● Task directions
Make an exact copy of the listing below.

● Material
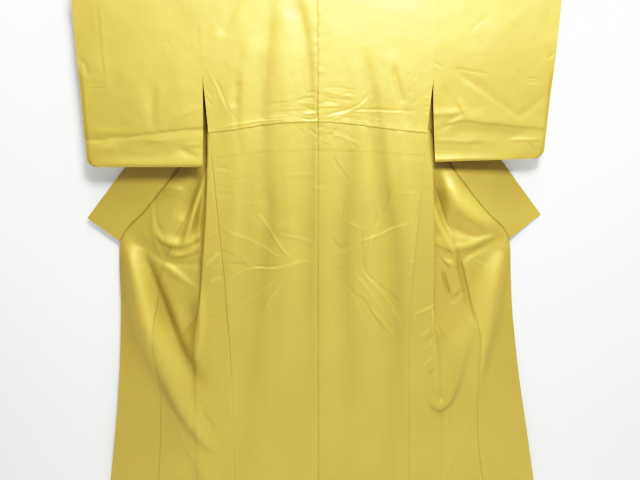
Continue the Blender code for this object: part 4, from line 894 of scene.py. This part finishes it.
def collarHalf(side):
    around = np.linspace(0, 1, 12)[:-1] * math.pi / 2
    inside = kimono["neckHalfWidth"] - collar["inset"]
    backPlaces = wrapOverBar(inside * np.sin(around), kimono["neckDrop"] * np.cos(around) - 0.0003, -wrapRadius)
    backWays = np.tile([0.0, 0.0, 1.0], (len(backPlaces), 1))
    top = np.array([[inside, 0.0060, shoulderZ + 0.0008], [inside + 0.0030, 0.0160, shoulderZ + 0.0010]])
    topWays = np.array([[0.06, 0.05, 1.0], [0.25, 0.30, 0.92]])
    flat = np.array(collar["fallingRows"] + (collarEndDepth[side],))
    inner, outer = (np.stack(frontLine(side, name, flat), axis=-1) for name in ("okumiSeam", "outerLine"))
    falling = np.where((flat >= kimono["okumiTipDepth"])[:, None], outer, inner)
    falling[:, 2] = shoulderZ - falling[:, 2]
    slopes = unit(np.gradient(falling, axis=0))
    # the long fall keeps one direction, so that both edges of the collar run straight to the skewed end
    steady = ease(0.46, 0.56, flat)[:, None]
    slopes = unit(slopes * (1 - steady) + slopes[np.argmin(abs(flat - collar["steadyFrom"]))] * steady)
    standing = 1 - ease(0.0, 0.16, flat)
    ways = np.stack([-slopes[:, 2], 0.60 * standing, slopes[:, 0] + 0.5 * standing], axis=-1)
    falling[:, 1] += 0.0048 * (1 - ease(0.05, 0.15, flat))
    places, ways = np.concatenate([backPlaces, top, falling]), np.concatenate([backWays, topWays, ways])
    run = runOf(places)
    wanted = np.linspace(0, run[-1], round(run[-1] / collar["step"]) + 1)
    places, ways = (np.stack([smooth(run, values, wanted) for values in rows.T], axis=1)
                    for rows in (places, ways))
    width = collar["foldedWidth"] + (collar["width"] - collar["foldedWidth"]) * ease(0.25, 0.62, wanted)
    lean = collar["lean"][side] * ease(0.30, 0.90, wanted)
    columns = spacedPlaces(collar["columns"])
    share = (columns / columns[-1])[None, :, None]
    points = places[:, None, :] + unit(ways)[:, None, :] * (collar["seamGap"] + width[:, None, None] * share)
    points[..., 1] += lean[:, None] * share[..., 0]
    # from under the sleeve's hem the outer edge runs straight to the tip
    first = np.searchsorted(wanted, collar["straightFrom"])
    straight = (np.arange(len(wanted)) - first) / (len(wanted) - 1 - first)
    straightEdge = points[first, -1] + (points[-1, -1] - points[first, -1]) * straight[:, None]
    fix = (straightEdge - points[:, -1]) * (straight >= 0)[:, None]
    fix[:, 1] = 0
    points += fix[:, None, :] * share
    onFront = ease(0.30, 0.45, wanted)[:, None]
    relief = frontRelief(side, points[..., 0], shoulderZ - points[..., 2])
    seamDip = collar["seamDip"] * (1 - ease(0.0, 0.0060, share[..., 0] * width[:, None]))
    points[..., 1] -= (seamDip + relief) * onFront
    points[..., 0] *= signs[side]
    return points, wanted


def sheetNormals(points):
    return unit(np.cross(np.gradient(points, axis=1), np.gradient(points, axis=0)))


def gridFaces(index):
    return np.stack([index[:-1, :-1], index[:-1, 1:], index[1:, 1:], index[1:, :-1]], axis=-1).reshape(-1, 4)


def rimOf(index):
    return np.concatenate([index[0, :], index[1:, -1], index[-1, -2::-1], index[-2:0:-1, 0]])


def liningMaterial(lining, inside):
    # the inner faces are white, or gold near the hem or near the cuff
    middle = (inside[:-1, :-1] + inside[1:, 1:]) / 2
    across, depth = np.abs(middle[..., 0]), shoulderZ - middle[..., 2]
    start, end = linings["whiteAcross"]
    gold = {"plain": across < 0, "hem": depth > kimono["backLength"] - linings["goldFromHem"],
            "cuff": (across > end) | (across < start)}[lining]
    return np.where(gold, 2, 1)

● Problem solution
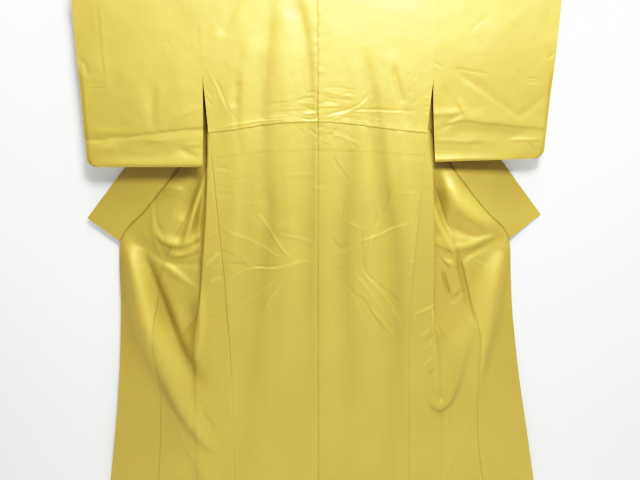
Continue the Blender code for this object: part 4, from line 894 of scene.py. This part finishes it.
def collarHalf(side):
    around = np.linspace(0, 1, 12)[:-1] * math.pi / 2
    inside = kimono["neckHalfWidth"] - collar["inset"]
    backPlaces = wrapOverBar(inside * np.sin(around), kimono["neckDrop"] * np.cos(around) - 0.0003, -wrapRadius)
    backWays = np.tile([0.0, 0.0, 1.0], (len(backPlaces), 1))
    top = np.array([[inside, 0.0060, shoulderZ + 0.0008], [inside + 0.0030, 0.0160, shoulderZ + 0.0010]])
    topWays = np.array([[0.06, 0.05, 1.0], [0.25, 0.30, 0.92]])
    flat = np.array(collar["fallingRows"] + (collarEndDepth[side],))
    inner, outer = (np.stack(frontLine(side, name, flat), axis=-1) for name in ("okumiSeam", "outerLine"))
    falling = np.where((flat >= kimono["okumiTipDepth"])[:, None], outer, inner)
    falling[:, 2] = shoulderZ - falling[:, 2]
    slopes = unit(np.gradient(falling, axis=0))
    # the long fall keeps one direction, so that both edges of the collar run straight to the skewed end
    steady = ease(0.46, 0.56, flat)[:, None]
    slopes = unit(slopes * (1 - steady) + slopes[np.argmin(abs(flat - collar["steadyFrom"]))] * steady)
    standing = 1 - ease(0.0, 0.16, flat)
    ways = np.stack([-slopes[:, 2], 0.60 * standing, slopes[:, 0] + 0.5 * standing], axis=-1)
    falling[:, 1] += 0.0048 * (1 - ease(0.05, 0.15, flat))
    places, ways = np.concatenate([backPlaces, top, falling]), np.concatenate([backWays, topWays, ways])
    run = runOf(places)
    wanted = np.linspace(0, run[-1], round(run[-1] / collar["step"]) + 1)
    places, ways = (np.stack([smooth(run, values, wanted) for values in rows.T], axis=1)
                    for rows in (places, ways))
    width = collar["foldedWidth"] + (collar["width"] - collar["foldedWidth"]) * ease(0.25, 0.62, wanted)
    lean = collar["lean"][side] * ease(0.30, 0.90, wanted)
    columns = spacedPlaces(collar["columns"])
    share = (columns / columns[-1])[None, :, None]
    points = places[:, None, :] + unit(ways)[:, None, :] * (collar["seamGap"] + width[:, None, None] * share)
    points[..., 1] += lean[:, None] * share[..., 0]
    # from under the sleeve's hem the outer edge runs straight to the tip
    first = np.searchsorted(wanted, collar["straightFrom"])
    straight = (np.arange(len(wanted)) - first) / (len(wanted) - 1 - first)
    straightEdge = points[first, -1] + (points[-1, -1] - points[first, -1]) * straight[:, None]
    fix = (straightEdge - points[:, -1]) * (straight >= 0)[:, None]
    fix[:, 1] = 0
    points += fix[:, None, :] * share
    onFront = ease(0.30, 0.45, wanted)[:, None]
    relief = frontRelief(side, points[..., 0], shoulderZ - points[..., 2])
    seamDip = collar["seamDip"] * (1 - ease(0.0, 0.0060, share[..., 0] * width[:, None]))
    points[..., 1] -= (seamDip + relief) * onFront
    points[..., 0] *= signs[side]
    return points, wanted


def sheetNormals(points):
    return unit(np.cross(np.gradient(points, axis=1), np.gradient(points, axis=0)))


def gridFaces(index):
    return np.stack([index[:-1, :-1], index[:-1, 1:], index[1:, 1:], index[1:, :-1]], axis=-1).reshape(-1, 4)


def rimOf(index):
    return np.concatenate([index[0, :], index[1:, -1], index[-1, -2::-1], index[-2:0:-1, 0]])


def liningMaterial(lining, inside):
    # the inner faces are white, or gold near the hem or near the cuff
    middle = (inside[:-1, :-1] + inside[1:, 1:]) / 2
    across, depth = np.abs(middle[..., 0]), shoulderZ - middle[..., 2]
    start, end = linings["whiteAcross"]
    gold = {"plain": across < 0, "hem": depth > kimono["backLength"] - linings["goldFromHem"],
            "cuff": (across > end) | (across < start)}[lining]
    return np.where(gold, 2, 1)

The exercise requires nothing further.